2. Monitoring of a Hadoop Cluster:
It monitors the Hadoop cluster. Through the dashboard we can easily monitor the health and status of Hadoop clusters.
3. Management of a Hadoop Cluster:
Ambari offers a central platform for managing the services of Hadoop. Ambari is responsible for the start, stop, and configuration of all the services over the clusters.
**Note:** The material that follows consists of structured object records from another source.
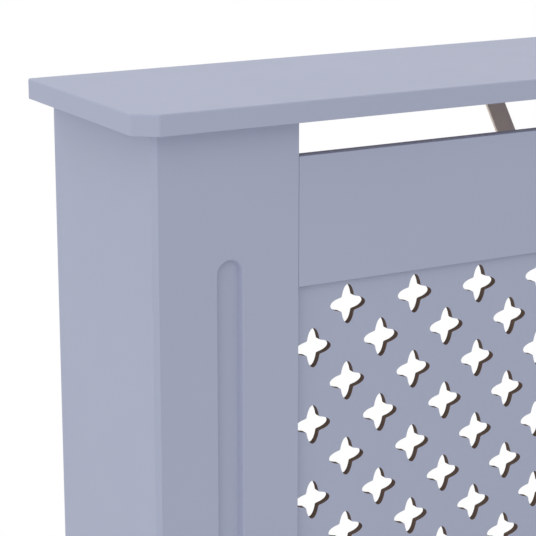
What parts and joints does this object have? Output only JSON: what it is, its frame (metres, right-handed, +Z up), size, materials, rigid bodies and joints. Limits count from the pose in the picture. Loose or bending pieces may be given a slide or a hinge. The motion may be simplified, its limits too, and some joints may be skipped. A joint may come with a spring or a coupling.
{
  "type": "radiator cover cabinet",
  "caption": "Painted MDF radiator cover, open at the back, with an overhanging top board, mitred legs with round-ended flutes and a star-pierced grille between upper and lower rails.",
  "frame": {"origin": "on the floor, in the middle of the cover's width and depth", "axes": "+Z up, the front faces -Y, the open back faces +Y towards the wall, +X to the right seen from the front"},
  "size_m": [0.78, 0.19, 0.815],
  "materials": {
    "painted_mdf": "smooth satin blue-grey paint on MDF",
    "grille_board": "satin blue-grey paint on the front, raw brown MDF in the holes and behind",
    "raw_mdf": "raw sawn MDF",
    "beech": "fluted beech dowel",
    "strap_steel": "plain rolled steel strap",
    "zinc_steel": "bright zinc plate",
    "zinc_alloy": "die-cast zinc alloy"
  },
  "bodies": {
    "root": {"top_board": "painted_mdf", "left_side_panel": "painted_mdf", "right_side_panel": "painted_mdf", "left_front_stile": "painted_mdf", "right_front_stile": "painted_mdf", "upper_rail": "painted_mdf", "lower_rail": "painted_mdf", "grille_panel": "grille_board", "centre_stay": "strap_steel", "stay_screws": "zinc_steel", "left_corner_blocks": "raw_mdf", "right_corner_blocks": "raw_mdf", "board_dowels": "beech", "cam_bolts": "zinc_steel", "cam_locks": "zinc_alloy", "left_wall_bracket": "zinc_steel", "right_wall_bracket": "zinc_steel", "bracket_screws": "zinc_steel"}
  },
  "joints": []
}
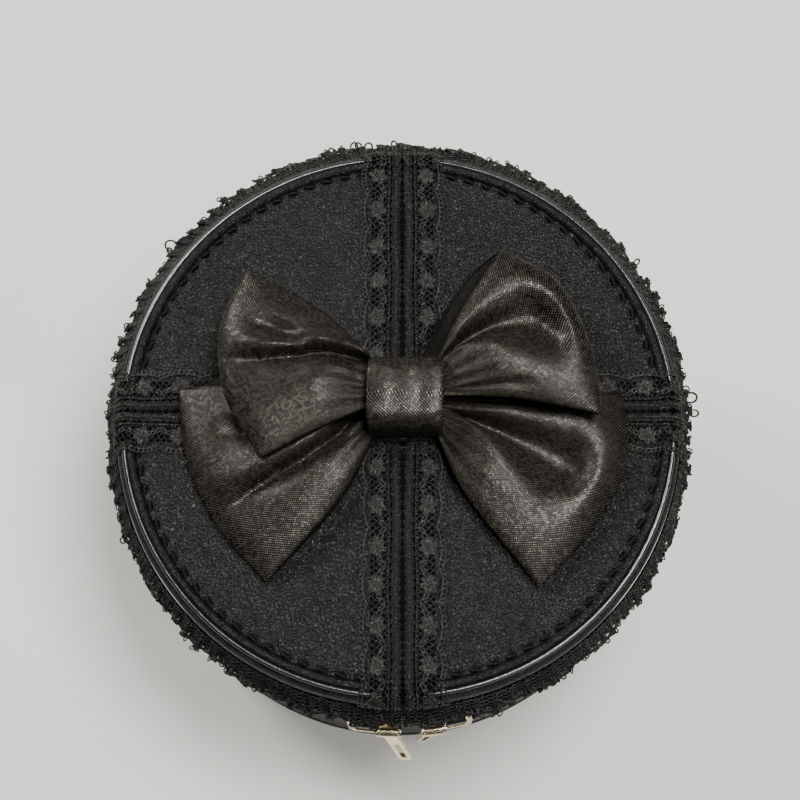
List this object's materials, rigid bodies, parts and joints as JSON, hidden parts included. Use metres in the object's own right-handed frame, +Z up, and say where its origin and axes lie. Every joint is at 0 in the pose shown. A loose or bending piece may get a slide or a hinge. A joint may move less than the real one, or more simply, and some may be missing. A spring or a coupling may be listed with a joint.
{
  "type": "jewelry gift box",
  "caption": "Round leatherette gift box with a hinged, zipped lid, trimmed with a lace cross, a lace frill and a double satin bow.",
  "frame": {"origin": "centre of the underside, on the surface the box stands on", "axes": "+Z up through the lid, -Y towards the front fittings, +Y towards the hinge"},
  "size_m": [0.1768, 0.1841, 0.131],
  "materials": {
    "leatherette": "pebble-grain black leatherette, semi-gloss",
    "board": "raw grey board",
    "lining": "soft dark lining cloth",
    "padding": "thin foam wadding",
    "zip_tape": "woven black tape",
    "zip_teeth": "black moulded coil",
    "thread": "twisted black thread",
    "lace": "matt black lace with fine specks of shine",
    "satin": "warm black satin with a fine warm glitter",
    "gilt_metal": "polished pale gilt"
  },
  "bodies": {
    "base": {"base_cover": "leatherette", "base_board": "board", "base_piping": "leatherette", "wall_board": "board", "wall_cover": "leatherette", "wall_lining": "lining", "floor_pad": "lining", "zip_tape_lower": "zip_tape", "zip_teeth_lower": "zip_teeth", "hinge_leaf_lower": "leatherette", "ring_tab_left": "leatherette", "ring_tab_right": "leatherette"},
    "lid": {"lid_board": "board", "lid_padding": "padding", "top_cover": "leatherette", "lid_piping": "leatherette", "top_stitching": "thread", "lid_wall_board": "board", "lid_side_cover": "leatherette", "lid_lining": "lining", "zip_tape_upper": "zip_tape", "zip_teeth_upper": "zip_teeth", "hinge_leaf_upper": "leatherette", "lace_frill": "lace", "lace_long_left": "lace", "lace_long_right": "lace", "lace_cross_front": "lace", "lace_cross_back": "lace", "bow_underband": "satin", "bow_loop_lower_left": "satin", "bow_loop_lower_right": "satin", "bow_loop_upper_left": "satin", "bow_loop_upper_right": "satin", "bow_knot": "satin"},
    "slider_left": {"slider_left": "gilt_metal"},
    "slider_right": {"slider_right": "gilt_metal"},
    "pull_left": {"pull_left": "gilt_metal"},
    "pull_right": {"pull_right": "gilt_metal"},
    "ring_left": {"ring_left": "gilt_metal"},
    "ring_right": {"ring_right": "gilt_metal"}
  },
  "joints": [
    {"name": "lid_hinge", "type": "hinge", "parent": "base", "child": "lid", "pos_m": [0, 0.0845, 0.081], "axis": [-1, 0, 0], "range_deg": [0, 110]},
    {"name": "slider_left_run", "type": "hinge", "parent": "base", "child": "slider_left", "pos_m": [0, 0, 0.081], "axis": [0, 0, -1], "range_deg": [0, 146]},
    {"name": "slider_right_run", "type": "hinge", "parent": "base", "child": "slider_right", "pos_m": [0, 0, 0.081], "axis": [0, 0, 1], "range_deg": [0, 141]},
    {"name": "pull_left_swing", "type": "hinge", "parent": "slider_left", "child": "pull_left", "pos_m": [-0.00281, -0.08936, 0.081], "axis": [-0.9995, 0.0314, 0], "range_deg": [0, 84]},
    {"name": "pull_right_swing", "type": "hinge", "parent": "slider_right", "child": "pull_right", "pos_m": [0.01059, -0.08877, 0.081], "axis": [-0.993, -0.1184, 0], "range_deg": [0, 95]},
    {"name": "ring_left_swing", "type": "hinge", "parent": "base", "child": "ring_left", "pos_m": [-0.00959, -0.08546, 0.066], "axis": [-0.9938, 0.1115, 0], "range_deg": [0, 95]},
    {"name": "ring_right_swing", "type": "hinge", "parent": "base", "child": "ring_right", "pos_m": [0.017, -0.0843, 0.066], "axis": [-0.9803, -0.1977, 0], "range_deg": [0, 95]}
  ]
}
How is Ambari different from Zookeeper?
Apache Ambari and Zookeeper seem similar, but these two technologies perform the different tasks on the same Hadoop cluster and thus making it agile, responsive, scalable, and fault-tolerant. The basic difference between these two technologies are:
|Basis of Difference||Apache Ambari||Apache ZooKeeper|
|Basic Task||Apache Ambari basically performs monitoring, provisioning, and managing the Hadoop clusters.||Apache Zookeeper maintains the configuration information, naming, and synchronizes the clusters.|
|Nature||It is a Web interface.||It is an open-source server.|
|Status Maintenance||It is maintained through APIs.||Status maintained through znodes.|
Who should learn Apache Amari?
- Hadoop Administrators
- Database Professionals
- Mainframe and Hadoop Testing Professionals
- DevOps Professionals
In short, we can say that Apache Ambari is an open-source tool that keeps track of the running application in the cluster. This provides an interactive dashboard through which the administrators can visualize the status of the running applications. It follows the master-slave architecture. It is different from Zookeeper. As an Ambari Administrator, we can create and manage Ambari users and groups. The Ambari Tutorial had explained various features of Apache Ambari as well as Ambari architecture.
I hope after reading this Ambari Tutorial, you came to know how Ambari came into existence.